唐夫人年轻的时候,身体便十分不好,在生下安然不久之后,便撒手人寰。唐家彼时还未在京城站稳脚跟 ,而且正和身为激进分子的张家针锋相对,于是襁褓中的安然,便一直由时值十五岁的唐宁照看。

谁知他在一岁生日过后不久,便突然发起了高烧,而且恰好赶上大人不在家,唐宁无奈之下,便将唐苒留在家里,自己一个人抱着小小的安然去医院看病。由于当时两家的矛盾已经进行到了白热化的程度,所以他一出门,便被张家的人盯上了。

唐宁再怎么少年老成,毕竟也不可能做到滴水不漏,于是一个不察之下,安然便被人抱走了。虽然后来唐老爷子暴怒,拼尽全力将张家拉下马,可是翻遍了京城,却没有找到孙子的下落。当时唐家人虽然嘴上没说,但心里都隐隐感觉孩子很有可能已经不在人世了。

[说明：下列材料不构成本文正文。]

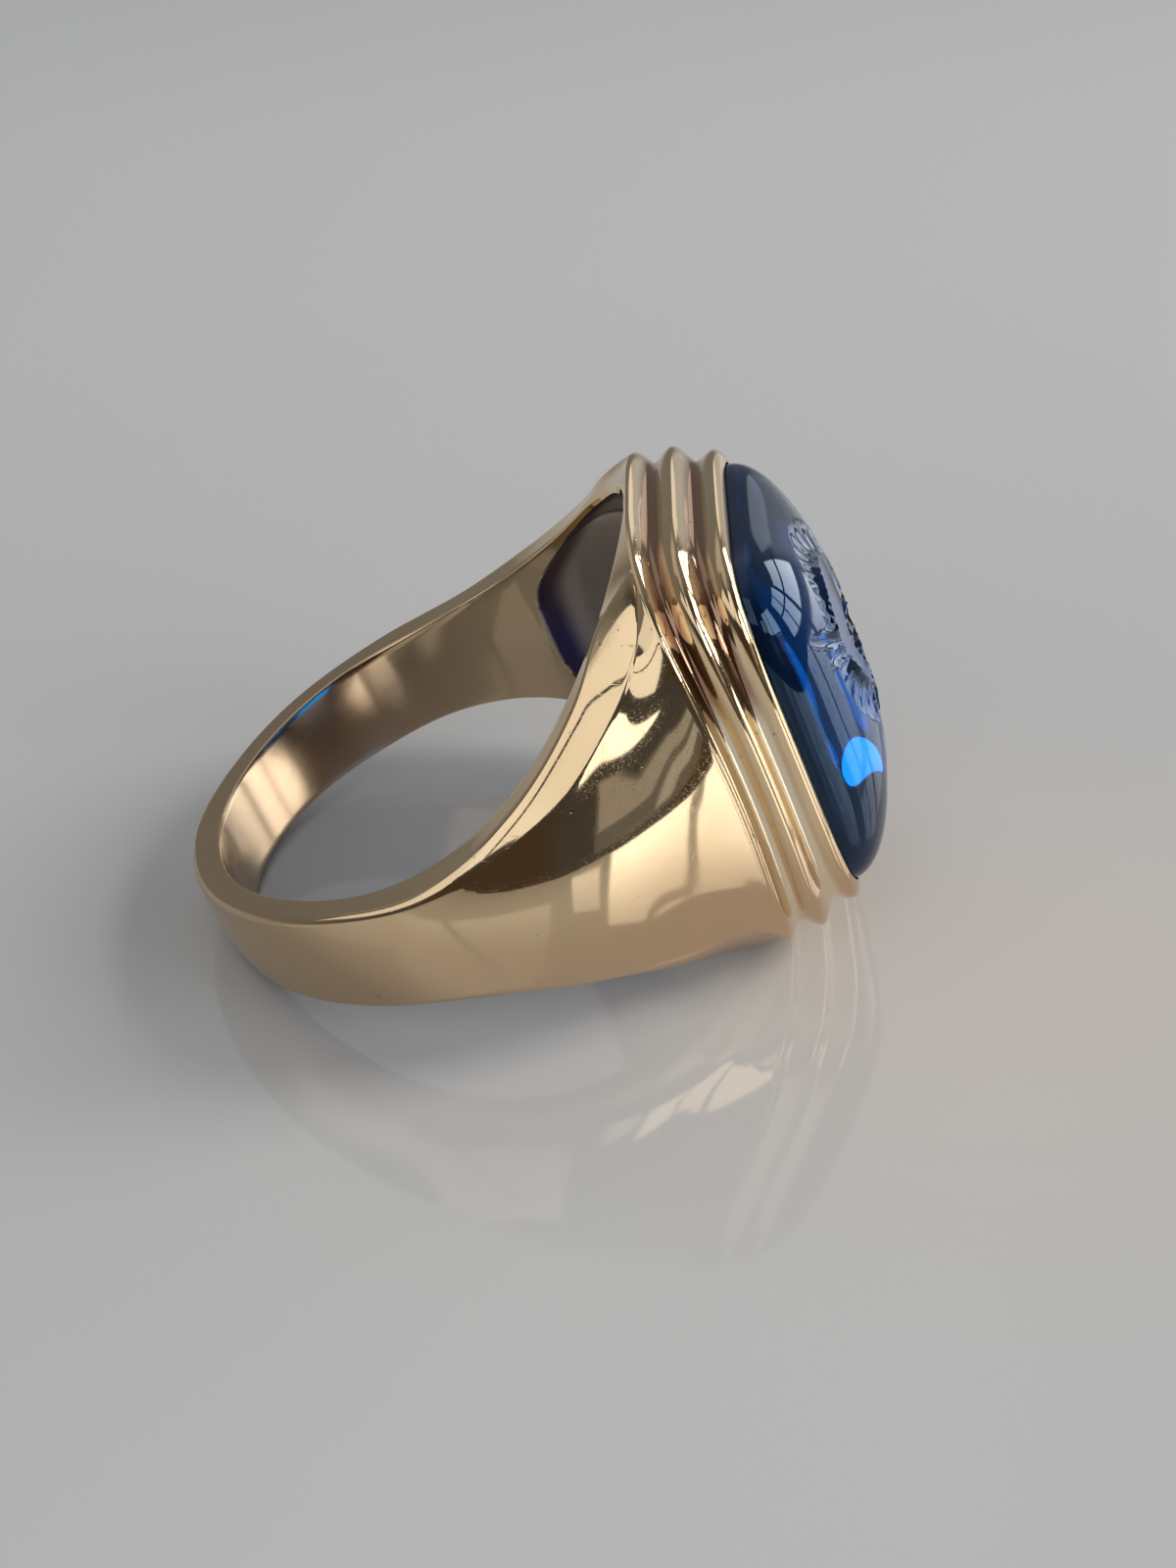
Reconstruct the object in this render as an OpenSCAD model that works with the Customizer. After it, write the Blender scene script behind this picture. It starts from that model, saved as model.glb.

虽然唐家大人并没有责怪唐宁,可是他始终认为弟弟会丢失,是因为自己不小心的缘故,于是在自己有能力之后,便一直致力于儿童的慈善事业,甚至专门开设了基金会。目的就是能够帮助那些在幼年时期,便遭遇各种不幸的孩子,而他也会偷偷幻想着,会不会有一天,这个基金会可以凑巧的帮助到自己的弟弟。

在初见安然的时候,唐宁便隐隐有种亲切感和熟悉感,在联想到他孤儿的身份之后,他也曾一度十分激动。可是年纪的差距和安然被人捡到的地点,让他有些犹豫要不要派人深入调查一下,因为这么多年来的失望,他已经不敢轻易再给自己希望。